Problem: Repeat the lines that follow, leaving nothing out.
--- BEGIN ---
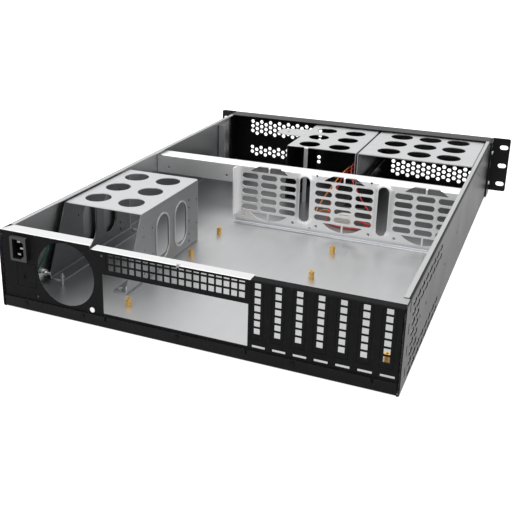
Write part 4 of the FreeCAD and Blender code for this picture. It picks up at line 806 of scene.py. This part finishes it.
class CASE_OT_stage(bpy.types.Operator):
    """Set the floor, the soft light and the camera"""
    bl_idname = "case.stage"
    bl_label = "Stage"

    def execute(self, context):
        studio = context.scene.case_studio
        context.scene.view_settings.view_transform = "Standard"
        self.floor(context)
        self.surround(context, studio)
        self.lamp(context, "Softbox", studio.softbox, SOFTBOX_SIZE, Matrix.Translation(SOFTBOX_AT))
        away = Vector(SIDE_LAMP_AT) - Vector(SIDE_LAMP_AIM)
        turn = away.to_track_quat("Z", "Y").to_matrix().to_4x4()
        self.lamp(context, "Side lamp", studio.side, SIDE_LAMP_SIZE,
                  Matrix.Translation(SIDE_LAMP_AT) @ turn)
        self.camera(context, studio)
        return {"FINISHED"}

    def floor(self, context):
        """A wide pale floor that keeps the case's shadow"""
        mesh = bpy.data.meshes.new("Floor")
        reach, low = FLOOR_REACH, -FLOOR_DROP * MM
        mesh.from_pydata([(-reach, -reach, low), (reach, -reach, low), (reach, reach, low),
                          (-reach, reach, low)], [], [(0, 1, 2, 3)])
        floor = bpy.data.objects.new("Floor", mesh)
        context.scene.collection.objects.link(floor)
        made, tree, shader = new_finish("Floor", Roughness=0.9, Base_Color=(0.80, 0.80, 0.80, 1.0),
                                        Emission_Color=(1.0, 1.0, 1.0, 1.0))
        seen = self.plain_view(tree)
        tree.links.new(math_of(tree, "MULTIPLY", seen, FLOOR_GLOW), shader.inputs["Emission Strength"])
        mesh.materials.append(made)

    def plain_view(self, tree):
        """1 for what the camera sees straight, in metal or through glass, and 0 for light on surfaces"""
        rays = add(tree, "ShaderNodeLightPath").outputs
        seen = math_of(tree, "MAXIMUM", rays["Is Camera Ray"], rays["Is Glossy Ray"])
        return math_of(tree, "MAXIMUM", seen, rays["Is Transmission Ray"])

    def surround(self, context, studio):
        """White all round for the camera and in metal, and a softer light on plain surfaces"""
        world = bpy.data.worlds.new("Studio")
        context.scene.world = world
        world.use_nodes = True
        tree = world.node_tree
        light = tree.nodes["Background"]
        light.inputs["Color"].default_value = (1.0, 1.0, 1.0, 1.0)
        seen = self.plain_view(tree)
        tree.links.new(value_between(tree, seen, studio.surround, 1.0), light.inputs["Strength"])

    def lamp(self, context, name, power, size, placed):
        """A square soft lamp"""
        light = bpy.data.lights.new(name, "AREA")
        light.energy = power
        light.size = size
        lamp = bpy.data.objects.new(name, light)
        lamp.matrix_world = placed
        context.scene.collection.objects.link(lamp)

    def camera(self, context, studio):
        """The camera where the photograph was taken"""
        data = bpy.data.cameras.new("Camera")
        data.lens = studio.lens
        data.sensor_width = SENSOR_WIDTH
        data.shift_x, data.shift_y = studio.shift_x, studio.shift_y
        camera = bpy.data.objects.new("Camera", data)
        context.scene.collection.objects.link(camera)
        forward = Vector(CAMERA_FORWARD).normalized()
        right = Vector(CAMERA_RIGHT)
        right = (right - right.dot(forward) * forward).normalized()
        turn = Matrix((right, right.cross(forward), -forward)).transposed().to_4x4()
        camera.matrix_world = Matrix.Translation(CAMERA_AT) @ turn
        context.scene.camera = camera


class CASE_PT_panel(bpy.types.Panel):
    """Sizes, colours and steps of the case"""
    bl_idname = "CASE_PT_panel"
    bl_label = "Rack case"
    bl_space_type = "VIEW_3D"
    bl_region_type = "UI"
    bl_category = "Case"

    def draw(self, context):
        for step in STEPS:
            self.layout.operator(step.bl_idname)
        for settings in [getattr(context.scene, name) for name in SETTINGS]:
            box = self.layout.box()
            for name in settings.bl_rna.properties.keys():
                if name not in ("rna_type", "name"):
                    box.prop(settings, name)


SETTINGS = {"case_metals": CaseMetals, "case_paints": CasePaints, "case_openings": CaseOpenings,
            "case_leads": CaseLeads, "case_studio": CaseStudio}
STEPS = (CASE_OT_shared_finishes, CASE_OT_tray, CASE_OT_rear_panel, CASE_OT_fan_wall, CASE_OT_cages,
         CASE_OT_front, CASE_OT_inlet, CASE_OT_fasteners, CASE_OT_control_leads, CASE_OT_stage)


def register():
    """Register the settings, the steps and the panel"""
    for made in (*SETTINGS.values(), *STEPS, CASE_PT_panel):
        bpy.utils.register_class(made)
    for name, made in SETTINGS.items():
        setattr(bpy.types.Scene, name, bpy.props.PointerProperty(type=made))


def unregister():
    """Take the settings, the steps and the panel away again"""
    for name in SETTINGS:
        delattr(bpy.types.Scene, name)
    for made in (CASE_PT_panel, *reversed(STEPS), *SETTINGS.values()):
        bpy.utils.unregister_class(made)


def main():
    """Run every step in order"""
    register()
    for step in STEPS:
        family, name = step.bl_idname.split(".")
        getattr(getattr(bpy.ops, family), name)()


if __name__ == "__main__":
    main()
--- END ---
Answer:
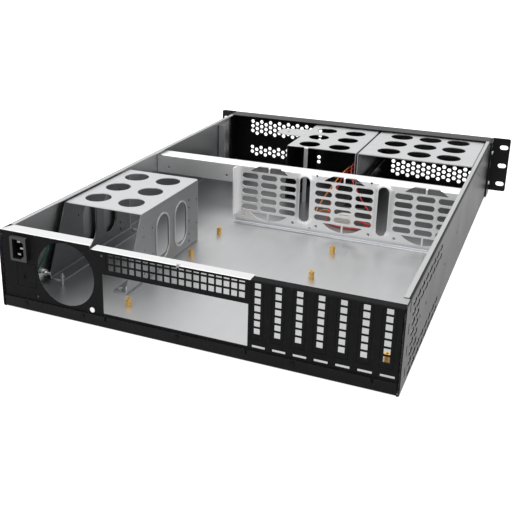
Write part 4 of the FreeCAD and Blender code for this picture. It picks up at line 806 of scene.py. This part finishes it.
class CASE_OT_stage(bpy.types.Operator):
    """Set the floor, the soft light and the camera"""
    bl_idname = "case.stage"
    bl_label = "Stage"

    def execute(self, context):
        studio = context.scene.case_studio
        context.scene.view_settings.view_transform = "Standard"
        self.floor(context)
        self.surround(context, studio)
        self.lamp(context, "Softbox", studio.softbox, SOFTBOX_SIZE, Matrix.Translation(SOFTBOX_AT))
        away = Vector(SIDE_LAMP_AT) - Vector(SIDE_LAMP_AIM)
        turn = away.to_track_quat("Z", "Y").to_matrix().to_4x4()
        self.lamp(context, "Side lamp", studio.side, SIDE_LAMP_SIZE,
                  Matrix.Translation(SIDE_LAMP_AT) @ turn)
        self.camera(context, studio)
        return {"FINISHED"}

    def floor(self, context):
        """A wide pale floor that keeps the case's shadow"""
        mesh = bpy.data.meshes.new("Floor")
        reach, low = FLOOR_REACH, -FLOOR_DROP * MM
        mesh.from_pydata([(-reach, -reach, low), (reach, -reach, low), (reach, reach, low),
                          (-reach, reach, low)], [], [(0, 1, 2, 3)])
        floor = bpy.data.objects.new("Floor", mesh)
        context.scene.collection.objects.link(floor)
        made, tree, shader = new_finish("Floor", Roughness=0.9, Base_Color=(0.80, 0.80, 0.80, 1.0),
                                        Emission_Color=(1.0, 1.0, 1.0, 1.0))
        seen = self.plain_view(tree)
        tree.links.new(math_of(tree, "MULTIPLY", seen, FLOOR_GLOW), shader.inputs["Emission Strength"])
        mesh.materials.append(made)

    def plain_view(self, tree):
        """1 for what the camera sees straight, in metal or through glass, and 0 for light on surfaces"""
        rays = add(tree, "ShaderNodeLightPath").outputs
        seen = math_of(tree, "MAXIMUM", rays["Is Camera Ray"], rays["Is Glossy Ray"])
        return math_of(tree, "MAXIMUM", seen, rays["Is Transmission Ray"])

    def surround(self, context, studio):
        """White all round for the camera and in metal, and a softer light on plain surfaces"""
        world = bpy.data.worlds.new("Studio")
        context.scene.world = world
        world.use_nodes = True
        tree = world.node_tree
        light = tree.nodes["Background"]
        light.inputs["Color"].default_value = (1.0, 1.0, 1.0, 1.0)
        seen = self.plain_view(tree)
        tree.links.new(value_between(tree, seen, studio.surround, 1.0), light.inputs["Strength"])

    def lamp(self, context, name, power, size, placed):
        """A square soft lamp"""
        light = bpy.data.lights.new(name, "AREA")
        light.energy = power
        light.size = size
        lamp = bpy.data.objects.new(name, light)
        lamp.matrix_world = placed
        context.scene.collection.objects.link(lamp)

    def camera(self, context, studio):
        """The camera where the photograph was taken"""
        data = bpy.data.cameras.new("Camera")
        data.lens = studio.lens
        data.sensor_width = SENSOR_WIDTH
        data.shift_x, data.shift_y = studio.shift_x, studio.shift_y
        camera = bpy.data.objects.new("Camera", data)
        context.scene.collection.objects.link(camera)
        forward = Vector(CAMERA_FORWARD).normalized()
        right = Vector(CAMERA_RIGHT)
        right = (right - right.dot(forward) * forward).normalized()
        turn = Matrix((right, right.cross(forward), -forward)).transposed().to_4x4()
        camera.matrix_world = Matrix.Translation(CAMERA_AT) @ turn
        context.scene.camera = camera


class CASE_PT_panel(bpy.types.Panel):
    """Sizes, colours and steps of the case"""
    bl_idname = "CASE_PT_panel"
    bl_label = "Rack case"
    bl_space_type = "VIEW_3D"
    bl_region_type = "UI"
    bl_category = "Case"

    def draw(self, context):
        for step in STEPS:
            self.layout.operator(step.bl_idname)
        for settings in [getattr(context.scene, name) for name in SETTINGS]:
            box = self.layout.box()
            for name in settings.bl_rna.properties.keys():
                if name not in ("rna_type", "name"):
                    box.prop(settings, name)


SETTINGS = {"case_metals": CaseMetals, "case_paints": CasePaints, "case_openings": CaseOpenings,
            "case_leads": CaseLeads, "case_studio": CaseStudio}
STEPS = (CASE_OT_shared_finishes, CASE_OT_tray, CASE_OT_rear_panel, CASE_OT_fan_wall, CASE_OT_cages,
         CASE_OT_front, CASE_OT_inlet, CASE_OT_fasteners, CASE_OT_control_leads, CASE_OT_stage)


def register():
    """Register the settings, the steps and the panel"""
    for made in (*SETTINGS.values(), *STEPS, CASE_PT_panel):
        bpy.utils.register_class(made)
    for name, made in SETTINGS.items():
        setattr(bpy.types.Scene, name, bpy.props.PointerProperty(type=made))


def unregister():
    """Take the settings, the steps and the panel away again"""
    for name in SETTINGS:
        delattr(bpy.types.Scene, name)
    for made in (CASE_PT_panel, *reversed(STEPS), *SETTINGS.values()):
        bpy.utils.unregister_class(made)


def main():
    """Run every step in order"""
    register()
    for step in STEPS:
        family, name = step.bl_idname.split(".")
        getattr(getattr(bpy.ops, family), name)()


if __name__ == "__main__":
    main()